When we went on our camping retreat at the end of August, we were gathered around the campfire talking. Each group member discussed their feelings about relationships, commitment, feelings with men and women and a host of stuff as it connects to intimacy. I froze. I sat in my chair and quietly sobbed in the dark. I felt something rise up from my inner-core and surface, like a slow moving monster in a deep abyss finally surfacing, there it was…. FEAR!

I somehow managed to say it aloud, “I’m scared.”

Fear is NOT an emotion I know, or understand or feel. Or at least, I thought.

My outgoing, courageous outer crust is a shield, which has hidden that I am filled with FEAR. I had no idea what being scared feels like.

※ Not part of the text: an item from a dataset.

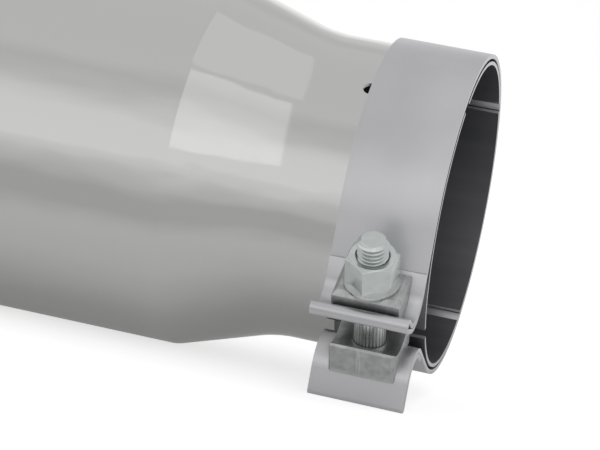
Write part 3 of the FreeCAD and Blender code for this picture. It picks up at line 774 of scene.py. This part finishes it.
class TIP_OT_fasteners(bpy.types.Operator):
    """The threaded bolt and the flange nut"""

    bl_idname = "tip.fasteners"
    bl_label = "Bolt and nut"

    def execute(self, context):
        s, tones = sizes(), colours()
        upright = clamp_matrix().inverted()
        plate = zinc_plate("clear zinc plate", tones.zinc_mottle, tones.zinc, 0.16, 0.25)
        # The splined shoulder gets a paler zinc than the plate: painted light, lifting it out of
        # the shade of the block
        brightened = zinc_plate("frosted zinc spline", tones.lit_spline_mottle, tones.lit_spline, 0.24, 0.36)
        bolt = merged_copy("clamp_bolt", "threaded_bolt")
        cut_away(bolt, self.thread_groove())
        give(bolt, plate, brightened)
        for face in bolt.data.polygons:
            below_thread = (upright @ face.center).z < s.thread_start
            face.material_index = LIT_SPLINE if below_thread else PLATED
        smooth_by_angle(bolt, 30)
        settle(bolt)
        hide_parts("clamp_bolt")

        nut = merged_copy("flange_nut", "flange_nut_plated")
        # The flange's cone is darker than its rim and the hexagon: painted shade under the hexagon
        # The nut's broken edges take a paler zinc, a painted highlight along them
        give(nut, plate,
             bare_metal("rubbed zinc edge", tones.glinting_zinc, 0.15, 0.22),
             zinc_plate("shaded zinc flange", tones.shaded_flange_mottle, tones.flange, 0.3, 0.42))
        for face in nut.data.polygons:
            height = (upright @ face.center).z
            face.material_index = CONE if s.flange_rim < height < s.flange_top else HEXAGON
        round_edges(nut, s.edge_round, segments=3, slot=GLINTING)
        apply_modifiers(nut)
        smooth_by_angle(nut, 30)
        settle(nut)
        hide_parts("flange_nut")
        return {"FINISHED"}

    def thread_groove(self):
        """The groove between the threads: a sharp V of 60 degrees, wound up the bolt."""
        s = sizes()
        # The full V is this high, and the groove takes seven eighths of it, as metric threads do
        height = math.sqrt(3) / 2 * s.thread_pitch
        root = s.bolt_radius - 7 / 8 * height
        # The cutter's triangle stands a little proud of the bolt, so that it cuts cleanly
        proud = 0.1 * MM
        circle = (s.bolt_radius + proud - root) * 2 / 3
        deselect()
        bpy.ops.mesh.primitive_circle_add(
            vertices=3, radius=circle, fill_type="NOTHING",
            rotation=(math.radians(90), math.radians(-90), 0),
            location=(root + circle, 0, s.thread_start))
        groove = bpy.context.object
        bpy.ops.object.transform_apply(location=True, rotation=True, scale=True)
        wind = groove.modifiers.new("wind", "SCREW")
        wind.axis = "Z"
        wind.screw_offset = s.thread_pitch
        wind.iterations = math.ceil((s.bolt_end - s.thread_start) / s.thread_pitch) + 1
        wind.steps = wind.render_steps = 40
        wind.use_merge_vertices = False
        apply_modifiers(groove)
        bpy.ops.object.mode_set(mode="EDIT")
        bpy.ops.mesh.select_all(action="SELECT")
        bpy.ops.mesh.fill_holes(sides=3)
        bpy.ops.mesh.normals_make_consistent(inside=False)
        bpy.ops.object.mode_set(mode="OBJECT")
        on_bolt = Matrix.Translation((s.bolt_along, -s.bolt_out, 0))
        groove.data.transform(clamp_matrix() @ on_bolt)
        return groove


OPERATORS = (TIP_OT_stage, TIP_OT_tube, TIP_OT_band, TIP_OT_lug, TIP_OT_fasteners)


class TIP_PT_panel(bpy.types.Panel):
    """Lists the pieces of the exhaust tip"""

    bl_label = "Exhaust Tip"
    bl_idname = "TIP_PT_panel"
    bl_space_type = "VIEW_3D"
    bl_region_type = "UI"
    bl_category = "Exhaust Tip"

    def draw(self, context):
        for group in (context.scene.tip_sizes, context.scene.tip_colours):
            box = self.layout.box()
            for name in group.bl_rna.properties.keys():
                if name not in ("rna_type", "name"):
                    box.prop(group, name)
        for operator in OPERATORS:
            self.layout.operator(operator.bl_idname)


CLASSES = (TipSizes, TipColours) + OPERATORS + (TIP_PT_panel,)


def register():
    for item in CLASSES:
        bpy.utils.register_class(item)
    bpy.types.Scene.tip_sizes = PointerProperty(type=TipSizes)
    bpy.types.Scene.tip_colours = PointerProperty(type=TipColours)


def unregister():
    del bpy.types.Scene.tip_colours
    del bpy.types.Scene.tip_sizes
    for item in reversed(CLASSES):
        bpy.utils.unregister_class(item)


def main():
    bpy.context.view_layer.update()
    register()
    bpy.ops.tip.stage()
    bpy.ops.tip.tube()
    bpy.ops.tip.band()
    bpy.ops.tip.lug()
    bpy.ops.tip.fasteners()


if __name__ == "__main__":
    main()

In that moment, by the crackling campfire, I came to the realization that I am STUCK!

For the past couple of weeks, I’ve been in this pain, feeling a new feeling to me. Scared? Fear? Not me, not Elissa Jane!

So, I’ve done what I do when I feel a new feeling, isolate, and cry, recoil. I allowed myself to feel stuck.

Just like I felt behind the truck, or that car, or that van or the other vehicles driving 20mph on Sawkill Road tonight, I have been allowing myself to feel Stuck by FEAR.

In that last mile or so before my house, the last slow moving vehicle turned away and I had about a minute to kick up the gas and wind my way home at the 60mph I prefer. Free of the hurdles, I felt released from the forces keeping me from going at my speed.

My life is going a similar way…. not the way I’d like it to or at the pace I’d prefer it to. So, I am afraid. That is ok, I can look up and over it, and see other things too.

After going through my nightly routine, I had a very chill sit tonight.

Tomorrow, it’s back to work, not just the career job, but more importantly... take on the spiritual task at hand. So, I’m afraid of what I might find, that I might change my pace or see something differently. That’s what I’m doing this thing for anyway.